This is probably the most misunderstood security concept on the net. What it
is supposed to mean is that security should not _depend_ on obscurity. For
some reason people seem to take at as meaning obscurity should not be part of
your defense at all.

In real life, obscurity is useful in many cases because it slows down
attackers. For example, lets say you want to get to my credit card database.
What you need to do is:

1\. Break into one of my public facing servers.

2\. From that server, find a way through the firewall that separates the
network the credit card handling system is on from the rest of my company's
networks.

3\. One through the firewall, find an exploitable flaw in the design or
implementation of the credit card storage system.

If you can get a copy of the source code and configuration of everything
except for passwords (i.e., there is no obscurity in my system), then you can
set up a clone of my system in your lab and work on finding all the holes you
need at your leisure and without drawing my attention.

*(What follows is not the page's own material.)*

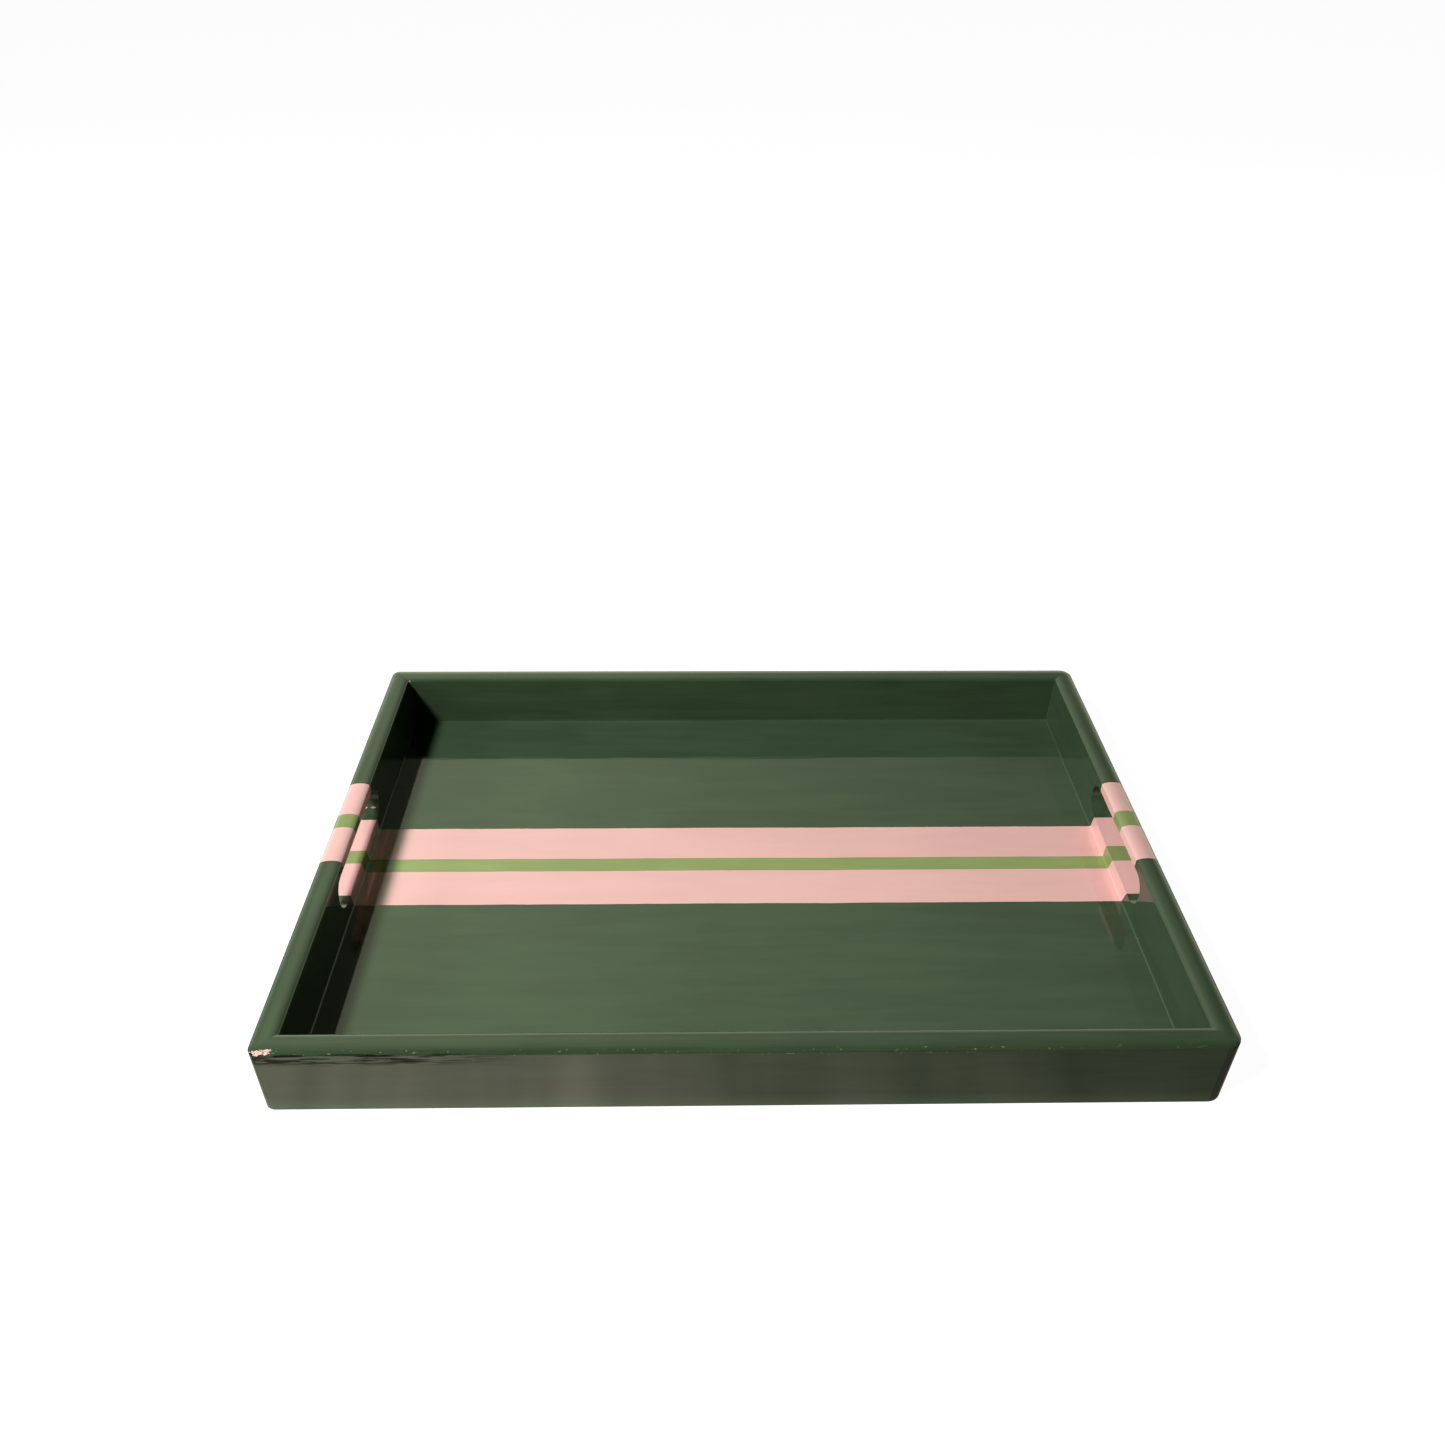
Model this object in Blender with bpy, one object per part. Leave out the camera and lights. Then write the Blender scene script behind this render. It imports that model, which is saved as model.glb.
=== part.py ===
"""Painted wooden serving tray.

Four mitred walls with a crowned rim stand round a base panel that is let into a rebate.
Each end wall has an oblong handle slot. Steel brads hold the mitres and the panel.
Metres, +Z up. The origin is the middle of the tray on the surface it stands on, +X is its long way.
"""

from math import cos, pi, sin

import bmesh
import bpy
from mathutils import Matrix, Vector

# Tray
TRAY_LENGTH = 0.430
TRAY_WIDTH = 0.2975
TRAY_HEIGHT = 0.0391
CORNER_RADIUS = 0.0055
CORNER_FLATS = 3

# Wall section
WALL = 0.0121
CROWN = 0.0034
CROWN_STEPS = 8
FOOT_EASE = 0.0006

# Base panel
FLOOR_HEIGHT = 0.0070
PANEL_THICKNESS = 0.0055
REBATE = 0.0060

# Handle slots
SLOT_LENGTH = 0.0855
SLOT_BOTTOM = 0.0150
SLOT_TOP = 0.0335
SLOT_MIDDLE_Y = -0.0008
SLOT_END_STEPS = 10
SLOT_END_SHARE = 0.999

# Brads
BRAD_RADIUS = 0.0006
BRAD_HEAD_RADIUS = 0.0010
BRAD_HEAD_DEPTH = 0.0006
CORNER_BRAD_LENGTH = 0.020
CORNER_BRAD_SET = 0.0012
CORNER_BRAD_HEIGHTS = {"lower": 0.0115, "upper": 0.0285}
PANEL_BRAD_LENGTH = 0.015
PANEL_BRAD_SET = 0.0002
BRAD_SIDES = 12
LONG_WALL_BRADS_X = (-0.150, -0.050, 0.050, 0.150)
END_WALL_BRADS_Y = (-0.095, 0.095)

# Fit between touching pieces, and how far a cutter runs past what it cuts
GAP = 0.0003
PAST = 0.002
WELD = 1e-6
ROUND_EDGE = 0.7

# Finishes
PAINTED_GREEN = (0.055, 0.085, 0.050)
BRAD_STEEL = (0.48, 0.48, 0.47)
WALL_ROUGHNESS = 0.12
PANEL_ROUGHNESS = 0.10
STEEL_ROUGHNESS = 0.35


def clear_scene():
    for old in list(bpy.data.objects):
        bpy.data.objects.remove(old, do_unlink=True)


def material(name, colour, roughness, metallic=0.0):
    made = bpy.data.materials.new(name)
    made.use_nodes = True
    shader = made.node_tree.nodes["Principled BSDF"]
    shader.inputs["Base Color"].default_value = (*colour, 1.0)
    shader.inputs["Roughness"].default_value = roughness
    shader.inputs["Metallic"].default_value = metallic
    return made


def add_object(bm, name, finish=None):
    """Turn the bmesh into a named object with its faces pointing out."""
    bmesh.ops.recalc_face_normals(bm, faces=bm.faces)
    mesh = bpy.data.meshes.new(name)
    bm.to_mesh(mesh)
    bm.free()
    made = bpy.data.objects.new(name, mesh)
    bpy.context.scene.collection.objects.link(made)
    if finish:
        mesh.materials.append(finish)
    return made


def cut(piece, cutter):
    """Cut the piece by a guide that stays out of the model."""
    cutter.hide_render = True
    cutter.display_type = "WIRE"
    boolean = piece.modifiers.new(cutter.name, "BOOLEAN")
    boolean.operation = "DIFFERENCE"
    boolean.solver = "EXACT"
    boolean.object = cutter


def box(low, high):
    """A bmesh box between two corners."""
    bm = bmesh.new()
    bmesh.ops.create_cube(bm, size=1.0)
    size = Vector(high) - Vector(low)
    bmesh.ops.scale(bm, vec=size, verts=bm.verts)
    bmesh.ops.translate(bm, vec=(Vector(high) + Vector(low)) / 2, verts=bm.verts)
    return bm


def rounded_box(low, high, axis, radius, steps):
    """A box whose four edges along one axis are rounded."""
    bm = box(low, high)
    along = [e for e in bm.edges if abs((e.verts[0].co - e.verts[1].co)[axis]) > GAP]
    bmesh.ops.bevel(
        bm, geom=along, offset=radius, offset_type="OFFSET", segments=steps,
        profile=0.5, affect="EDGES", material=-1, clamp_overlap=False,
    )
    return bm


# Walls: lengths of one moulded section, mitred at both ends


def wall_section():
    """The section as (distance in from the outer face, height), anticlockwise from the foot."""
    half = WALL / 2
    shoulder = TRAY_HEIGHT - CROWN
    lip = FLOOR_HEIGHT + GAP
    crown = []
    for step in range(CROWN_STEPS + 1):
        turn = pi * step / CROWN_STEPS
        crown.append((half - half * cos(turn), shoulder + CROWN * sin(turn)))
    foot = [(WALL - REBATE, lip), (WALL - REBATE, 0.0), (FOOT_EASE, 0.0), (0.0, FOOT_EASE)]
    return [*crown, (WALL, lip), *foot]


def saw(bm, point, normal):
    """Take off what lies beyond a plane, and close the cut."""
    sawn = bmesh.ops.bisect_plane(
        bm, geom=[*bm.verts, *bm.edges, *bm.faces], plane_co=point, plane_no=normal, clear_outer=True,
    )
    kerf = [e for e in sawn["geom_cut"] if isinstance(e, bmesh.types.BMEdge)]
    bmesh.ops.contextual_create(bm, geom=kerf)


def wall_stock(length):
    """A wall lying along X, its outer face at y = 0 facing -Y, with mitred and rounded ends."""
    bm = bmesh.new()
    corners = [bm.verts.new((-length / 2, inwards, height)) for inwards, height in wall_section()]
    end = bm.faces.new(corners)
    pushed = bmesh.ops.extrude_face_region(bm, geom=[end])
    far = [v for v in pushed["geom"] if isinstance(v, bmesh.types.BMVert)]
    bmesh.ops.translate(bm, vec=(length, 0.0, 0.0), verts=far)
    for side in (-1, 1):
        saw(bm, (side * (length / 2 - GAP / 2**0.5), 0.0, 0.0), (side, 1.0, 0.0))
        middle = Vector((side * (length / 2 - CORNER_RADIUS), CORNER_RADIUS, 0.0))
        for step in range(1, CORNER_FLATS + 1):
            turn = pi / 4 * step / CORNER_FLATS
            outwards = Vector((side * sin(turn), -cos(turn), 0.0))
            saw(bm, middle + CORNER_RADIUS * outwards, outwards)
    return bm


def add_walls(paint):
    """The four walls, keyed by side."""
    places = {
        "front_wall": (TRAY_LENGTH, 0.0, (0.0, -TRAY_WIDTH / 2)),
        "right_end_wall": (TRAY_WIDTH, pi / 2, (TRAY_LENGTH / 2, 0.0)),
        "back_wall": (TRAY_LENGTH, pi, (0.0, TRAY_WIDTH / 2)),
        "left_end_wall": (TRAY_WIDTH, -pi / 2, (-TRAY_LENGTH / 2, 0.0)),
    }
    walls = {}
    for name, (length, turn, (x, y)) in places.items():
        bm = wall_stock(length)
        place = Matrix.Translation((x, y, 0.0)) @ Matrix.Rotation(turn, 4, "Z")
        bmesh.ops.transform(bm, matrix=place, verts=bm.verts)
        walls[name] = add_object(bm, name, paint)
    return walls


# Handle slots: oblong holes with half-round ends, one through each end wall


def add_slot(wall, side):
    outer = side * (TRAY_LENGTH / 2 + PAST)
    inner = side * (TRAY_LENGTH / 2 - WALL - PAST)
    bm = rounded_box(
        (min(outer, inner), SLOT_MIDDLE_Y - SLOT_LENGTH / 2, SLOT_BOTTOM),
        (max(outer, inner), SLOT_MIDDLE_Y + SLOT_LENGTH / 2, SLOT_TOP),
        0, (SLOT_TOP - SLOT_BOTTOM) / 2 * SLOT_END_SHARE, SLOT_END_STEPS,
    )
    cut(wall, add_object(bm, wall.name + "_slot"))


# Base panel: one board that sits in the rebate under the walls' inner lip


def add_base_panel(paint):
    reach = WALL - REBATE + GAP
    low = (-TRAY_LENGTH / 2 + reach, -TRAY_WIDTH / 2 + reach, FLOOR_HEIGHT - PANEL_THICKNESS)
    high = (TRAY_LENGTH / 2 - reach, TRAY_WIDTH / 2 - reach, FLOOR_HEIGHT)
    return add_object(box(low, high), "base_panel", paint)


# Brads: headed steel pins, with a hole for each in the boards that it joins


def pin(head, direction, length, grow=0.0):
    """A headed pin from the outside of its head, grown all over for its hole."""
    head_radius, shank_radius = BRAD_HEAD_RADIUS + grow, BRAD_RADIUS + grow
    neck, tip = BRAD_HEAD_DEPTH + grow, length + grow
    profile = (
        (0.0, -grow), (head_radius, -grow), (head_radius, neck),
        (shank_radius, neck), (shank_radius, tip), (0.0, tip),
    )
    bm = bmesh.new()
    points = [bm.verts.new((radius, 0.0, along)) for radius, along in profile]
    lines = [bm.edges.new(pair) for pair in zip(points, points[1:])]
    bmesh.ops.spin(
        bm, geom=points + lines, cent=(0.0, 0.0, 0.0), axis=(0.0, 0.0, 1.0),
        angle=2 * pi, steps=BRAD_SIDES, use_merge=True,
    )
    bmesh.ops.remove_doubles(bm, verts=bm.verts, dist=WELD)
    turn = Vector((0.0, 0.0, 1.0)).rotation_difference(Vector(direction)).to_matrix().to_4x4()
    bmesh.ops.transform(bm, matrix=Matrix.Translation(head) @ turn, verts=bm.verts)
    return bm


def add_brad(name, head, direction, length, joined, steel):
    """One brad, and its hole in each board of the joint."""
    brad = add_object(pin(head, direction, length), name, steel)
    brad.data.shade_smooth()
    brad.data.set_sharp_from_angle(angle=ROUND_EDGE)
    hole = add_object(pin(head, direction, length, GAP), name + "_hole")
    for board in joined:
        cut(board, hole)


def add_corner_brads(walls, steel):
    """Two brads across each mitre, driven through the long wall into the end wall."""
    for end, side_x in (("left", -1), ("right", 1)):
        for wall, side_y in (("front", -1), ("back", 1)):
            joined = (walls[wall + "_wall"], walls[end + "_end_wall"])
            for level, height in CORNER_BRAD_HEIGHTS.items():
                head = (
                    side_x * (TRAY_LENGTH / 2 - WALL / 2),
                    side_y * (TRAY_WIDTH / 2 - CORNER_BRAD_SET),
                    height,
                )
                name = f"corner_brad_{wall}_{end}_{level}"
                add_brad(name, head, (0.0, -side_y, 0.0), CORNER_BRAD_LENGTH, joined, steel)


def add_panel_brads(walls, panel, steel):
    """Brads driven up through the panel's edge into the walls above the rebate."""
    inwards = WALL - REBATE / 2
    spots = []
    for wall, side in (("front", -1), ("back", 1)):
        for number, x in enumerate(LONG_WALL_BRADS_X, 1):
            spots.append((wall, number, x, side * (TRAY_WIDTH / 2 - inwards)))
    for wall, side in (("left_end", -1), ("right_end", 1)):
        for number, y in enumerate(END_WALL_BRADS_Y, 1):
            spots.append((wall, number, side * (TRAY_LENGTH / 2 - inwards), y))
    for wall, number, x, y in spots:
        head = (x, y, FLOOR_HEIGHT - PANEL_THICKNESS + PANEL_BRAD_SET)
        joined = (panel, walls[wall + "_wall"])
        name = f"panel_brad_{wall}_{number}"
        add_brad(name, head, (0.0, 0.0, 1.0), PANEL_BRAD_LENGTH, joined, steel)


clear_scene()
wall_paint = material("lacquered_walls", PAINTED_GREEN, WALL_ROUGHNESS)
panel_paint = material("lacquered_panel", PAINTED_GREEN, PANEL_ROUGHNESS)
brad_steel = material("brad_steel", BRAD_STEEL, STEEL_ROUGHNESS, metallic=1.0)
tray_walls = add_walls(wall_paint)
add_slot(tray_walls["left_end_wall"], -1)
add_slot(tray_walls["right_end_wall"], 1)
tray_panel = add_base_panel(panel_paint)
add_corner_brads(tray_walls, brad_steel)
add_panel_brads(tray_walls, tray_panel, brad_steel)
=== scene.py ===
"""Hand-painted wooden serving tray.

Four mitred walls with a crowned rim stand round a base panel, each end wall has an oblong handle slot, and
gloss green lacquer covers everything, crossed by a pink, light green and pink stripe.
Metres, +Z up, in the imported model's frame, whose solids give the sizes that the pieces are placed by.
"""

from math import cos, pi, radians, sin

import bmesh
import bpy
from mathutils import Matrix, Vector, noise


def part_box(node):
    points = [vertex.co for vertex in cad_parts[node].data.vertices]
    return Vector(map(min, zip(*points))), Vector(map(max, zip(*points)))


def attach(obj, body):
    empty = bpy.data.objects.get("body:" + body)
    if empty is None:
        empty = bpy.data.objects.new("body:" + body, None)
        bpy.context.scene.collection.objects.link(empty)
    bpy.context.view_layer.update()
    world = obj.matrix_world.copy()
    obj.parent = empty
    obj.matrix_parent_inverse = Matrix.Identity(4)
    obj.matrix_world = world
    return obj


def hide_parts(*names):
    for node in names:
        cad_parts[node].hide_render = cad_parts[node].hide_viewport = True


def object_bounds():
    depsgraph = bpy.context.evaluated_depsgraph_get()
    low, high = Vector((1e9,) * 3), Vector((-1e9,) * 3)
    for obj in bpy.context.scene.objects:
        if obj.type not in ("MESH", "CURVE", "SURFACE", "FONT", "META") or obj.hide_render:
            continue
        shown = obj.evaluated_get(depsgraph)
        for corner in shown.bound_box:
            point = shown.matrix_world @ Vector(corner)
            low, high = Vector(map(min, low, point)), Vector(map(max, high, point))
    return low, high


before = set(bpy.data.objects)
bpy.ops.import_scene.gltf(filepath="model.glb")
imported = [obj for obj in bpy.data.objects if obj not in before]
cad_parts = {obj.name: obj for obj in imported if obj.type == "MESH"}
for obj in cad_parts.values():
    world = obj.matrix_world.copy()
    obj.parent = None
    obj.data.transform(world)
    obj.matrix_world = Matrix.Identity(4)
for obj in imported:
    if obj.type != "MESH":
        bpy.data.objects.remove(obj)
cad_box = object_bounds()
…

Once you've got exploits for a public facing server, the firewall, and the
credit card storage system, you might be able to do a quick attack and get in
and get the credit cards before I can do anything.

If I've included obscurity it is much less likely that you can do a quick raid
like that. You'll have to plod through the layers of my system step by step,
working ON my systems, giving me a much better chance of noticing your attack
and stopping it before you get to and find a hole in the final layer where the
credit cards are stored.